My analysis of real estate ads for properties listed in City Heights and other gentrifying San Diego neighborhoods found that access to restaurants, cafés, farmers markets and outdoor dining is a common selling point. The listings I studied from 2019 often enticed potential buyers with lines like "shop at the local farmers' market," "join food truck festivals" and "participate in community food drives!"
San Diego Magazine's home buyer guide for the same year identified City Heights as an "up-and-coming neighborhood," attributing its appeal to its diverse population and eclectic "culinary landscape," including several restaurants and Fair@44.
When I see that City Heights' home prices rose 58% over the past three years, I'm not surprised.
Going up against the urban food machine
Longtime residents find themselves forced to compete against what I call the "urban food machine," a play on sociologist Harvey Molotch's "urban growth machine" – a term he coined more than 50 years ago to explain how cities were being shaped by a loose coalition of powerful elites who sought to profit off urban growth.
I argue that investors and developers use food as a tool for achieving the same ends.

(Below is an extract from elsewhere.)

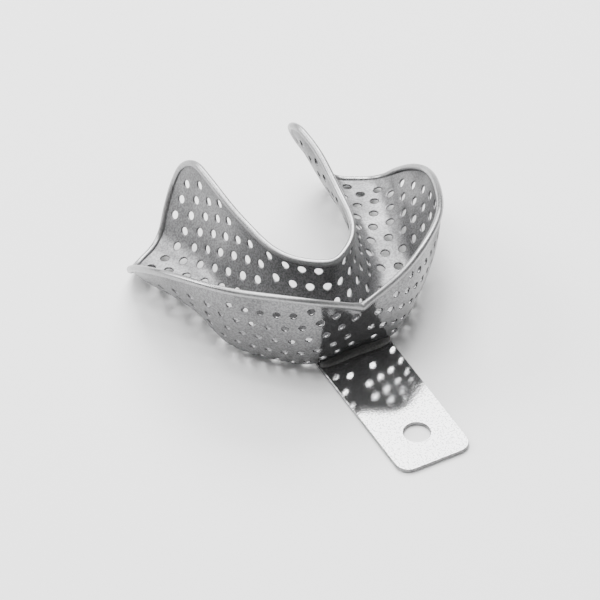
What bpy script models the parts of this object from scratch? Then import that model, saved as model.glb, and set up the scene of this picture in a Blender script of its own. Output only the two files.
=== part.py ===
"""Lower (mandibular) perforated impression tray in polished sheet metal.

The tray is one drawn perforated sheet, a U-shaped trough that follows the dental arch, with a
round wire soldered all round its edge, a flat handle lapped under its floor, and the solder that
joins them.
World frame: +X to the side, +Y towards the back of the mouth, +Z up out of the trough. The origin
is on the table, below the middle of the object. Lengths below are in millimetres.
"""

import math

import bmesh
import bpy
import numpy as np
from mathutils import Matrix, Vector
from mathutils.geometry import delaunay_2d_cdt

MM = 0.001

# Sheet, wire and the gap kept between pieces that touch
SHEET = 0.5
WIRE = 1.6
GAP = 0.3
EDGE_GAP = 1.2 * GAP

# Handle: a flat strip with a hang hole, lapped under the floor
HANDLE_WIDTH = 18.0
HANDLE_THICK = 0.9
HANDLE_END_Y = -47.3
HANDLE_LAP_Y = 0.0
HANDLE_CORNER = 3.2
HANDLE_EDGE = 0.12
HANG_HOLE_Y = -37.7
HANG_HOLE_DIAMETER = 6.0
HANG_HOLE_SIDES = 40

FLOOR_Z = HANDLE_THICK + GAP + SHEET / 2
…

When their work is done, what's left is a rather insipid and tasteless neighborhood, where foodscapes become more of a marketable mishmash of cultures than an ethnic enclave that's evolved organically to meet the needs of residents. The distinctions of time and place start to blur: An "ethnic food district" in San Diego looks no different than one in Chicago or Austin.
Meanwhile, the routines and rhythms of everyday life have changed so much that longtime residents no longer feel like they belong. Their stories and culture reduced to a selling point, they're forced to either recede to the shadows or leave altogether.
It's hard to see how that's a form of inclusion or empowerment.